WHAT IS NEEDED
Search the listing for the string "bodies" and copy every line that contains it.

SOURCE DATA
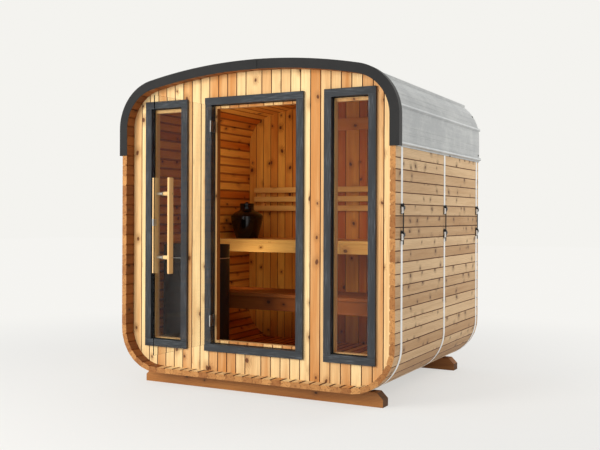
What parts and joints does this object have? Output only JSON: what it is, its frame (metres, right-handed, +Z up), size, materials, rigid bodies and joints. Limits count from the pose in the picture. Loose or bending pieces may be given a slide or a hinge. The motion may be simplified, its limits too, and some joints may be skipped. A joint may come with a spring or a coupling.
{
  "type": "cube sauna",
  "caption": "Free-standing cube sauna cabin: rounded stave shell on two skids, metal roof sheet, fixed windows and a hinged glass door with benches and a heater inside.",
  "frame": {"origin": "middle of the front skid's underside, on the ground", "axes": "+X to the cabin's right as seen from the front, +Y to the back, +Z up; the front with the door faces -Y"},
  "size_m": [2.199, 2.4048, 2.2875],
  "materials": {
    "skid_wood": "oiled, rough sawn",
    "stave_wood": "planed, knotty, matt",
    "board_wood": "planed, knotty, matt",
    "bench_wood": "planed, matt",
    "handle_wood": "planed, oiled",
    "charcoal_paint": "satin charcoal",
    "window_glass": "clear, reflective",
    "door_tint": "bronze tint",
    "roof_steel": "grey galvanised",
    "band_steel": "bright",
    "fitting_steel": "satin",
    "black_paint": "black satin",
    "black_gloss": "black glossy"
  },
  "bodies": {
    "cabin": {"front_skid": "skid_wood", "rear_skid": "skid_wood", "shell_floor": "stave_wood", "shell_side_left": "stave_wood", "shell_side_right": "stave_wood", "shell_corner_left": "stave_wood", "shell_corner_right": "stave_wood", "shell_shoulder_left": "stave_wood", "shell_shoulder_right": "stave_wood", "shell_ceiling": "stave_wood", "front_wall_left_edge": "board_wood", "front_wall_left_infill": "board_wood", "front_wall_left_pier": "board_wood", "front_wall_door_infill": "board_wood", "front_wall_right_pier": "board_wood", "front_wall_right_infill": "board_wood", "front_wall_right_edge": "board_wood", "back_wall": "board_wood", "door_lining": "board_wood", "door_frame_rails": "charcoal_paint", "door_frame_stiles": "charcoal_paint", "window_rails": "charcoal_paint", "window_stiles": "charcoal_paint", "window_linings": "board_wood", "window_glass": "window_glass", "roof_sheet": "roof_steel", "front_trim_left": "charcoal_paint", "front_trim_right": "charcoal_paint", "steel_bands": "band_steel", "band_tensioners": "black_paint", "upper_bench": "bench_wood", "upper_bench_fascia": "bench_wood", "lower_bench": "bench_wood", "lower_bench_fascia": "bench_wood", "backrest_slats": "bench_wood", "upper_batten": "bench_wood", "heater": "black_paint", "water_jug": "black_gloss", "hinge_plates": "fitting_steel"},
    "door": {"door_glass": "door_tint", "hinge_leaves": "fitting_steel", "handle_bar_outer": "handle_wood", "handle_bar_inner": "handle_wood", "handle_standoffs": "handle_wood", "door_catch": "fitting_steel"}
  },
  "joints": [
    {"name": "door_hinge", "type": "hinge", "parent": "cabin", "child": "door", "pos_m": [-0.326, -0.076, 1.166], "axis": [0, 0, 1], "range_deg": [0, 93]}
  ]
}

COMPLETED EXERCISE
What parts and joints does this object have? Output only JSON: what it is, its frame (metres, right-handed, +Z up), size, materials, rigid bodies and joints. Limits count from the pose in the picture. Loose or bending pieces may be given a slide or a hinge. The motion may be simplified, its limits too, and some joints may be skipped. A joint may come with a spring or a coupling.
  "bodies": {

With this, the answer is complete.